- _What is required_
Copy out each line below exactly as it appears.
=== Information supplied ===
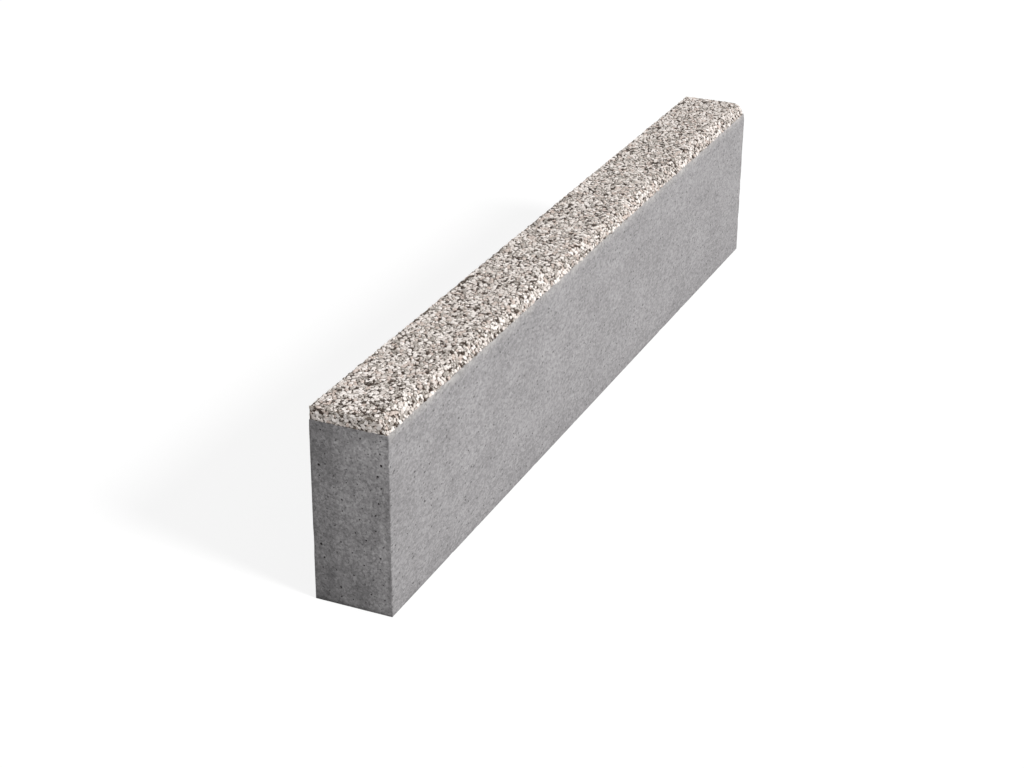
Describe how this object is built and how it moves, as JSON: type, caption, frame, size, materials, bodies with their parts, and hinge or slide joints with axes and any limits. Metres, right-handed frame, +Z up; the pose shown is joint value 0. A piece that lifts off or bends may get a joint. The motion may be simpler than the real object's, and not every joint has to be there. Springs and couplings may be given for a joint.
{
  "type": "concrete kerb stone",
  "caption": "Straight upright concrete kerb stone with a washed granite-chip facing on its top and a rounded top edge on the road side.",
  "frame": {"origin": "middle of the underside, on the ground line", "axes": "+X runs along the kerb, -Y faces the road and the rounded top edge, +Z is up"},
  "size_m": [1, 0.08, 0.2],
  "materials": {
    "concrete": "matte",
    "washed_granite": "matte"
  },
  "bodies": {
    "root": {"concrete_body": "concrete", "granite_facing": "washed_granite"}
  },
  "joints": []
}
===
- _Worked solution_
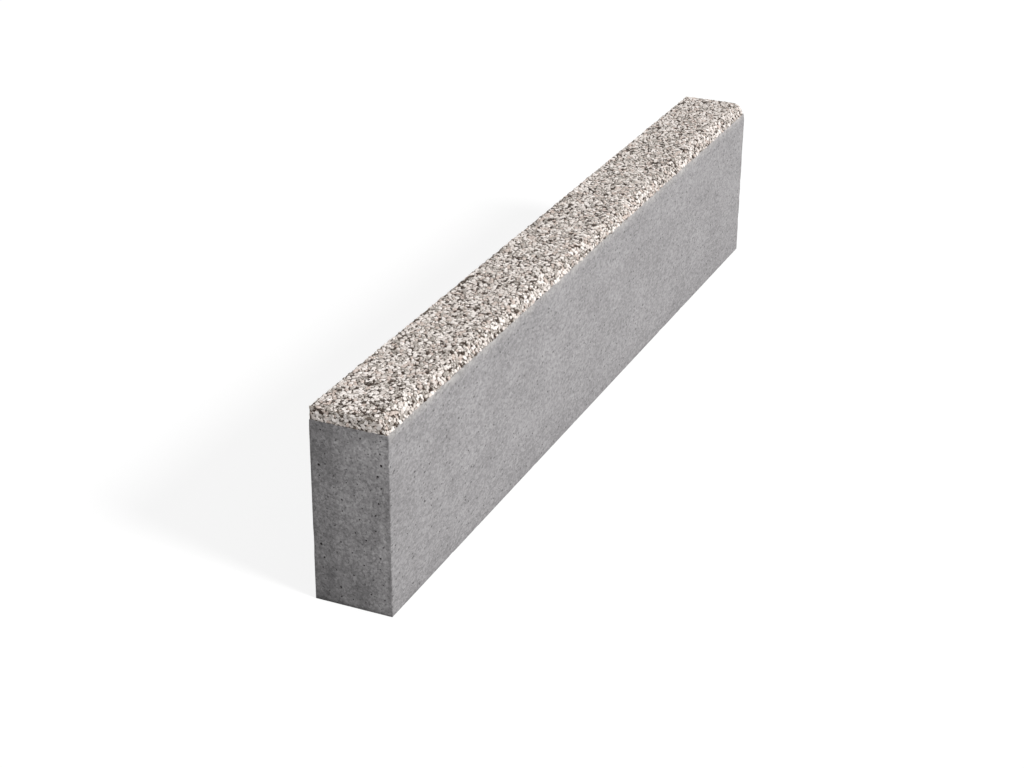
Describe how this object is built and how it moves, as JSON: type, caption, frame, size, materials, bodies with their parts, and hinge or slide joints with axes and any limits. Metres, right-handed frame, +Z up; the pose shown is joint value 0. A piece that lifts off or bends may get a joint. The motion may be simpler than the real object's, and not every joint has to be there. Springs and couplings may be given for a joint.
{
  "type": "concrete kerb stone",
  "caption": "Straight upright concrete kerb stone with a washed granite-chip facing on its top and a rounded top edge on the road side.",
  "frame": {"origin": "middle of the underside, on the ground line", "axes": "+X runs along the kerb, -Y faces the road and the rounded top edge, +Z is up"},
  "size_m": [1, 0.08, 0.2],
  "materials": {
    "concrete": "matte",
    "washed_granite": "matte"
  },
  "bodies": {
    "root": {"concrete_body": "concrete", "granite_facing": "washed_granite"}
  },
  "joints": []
}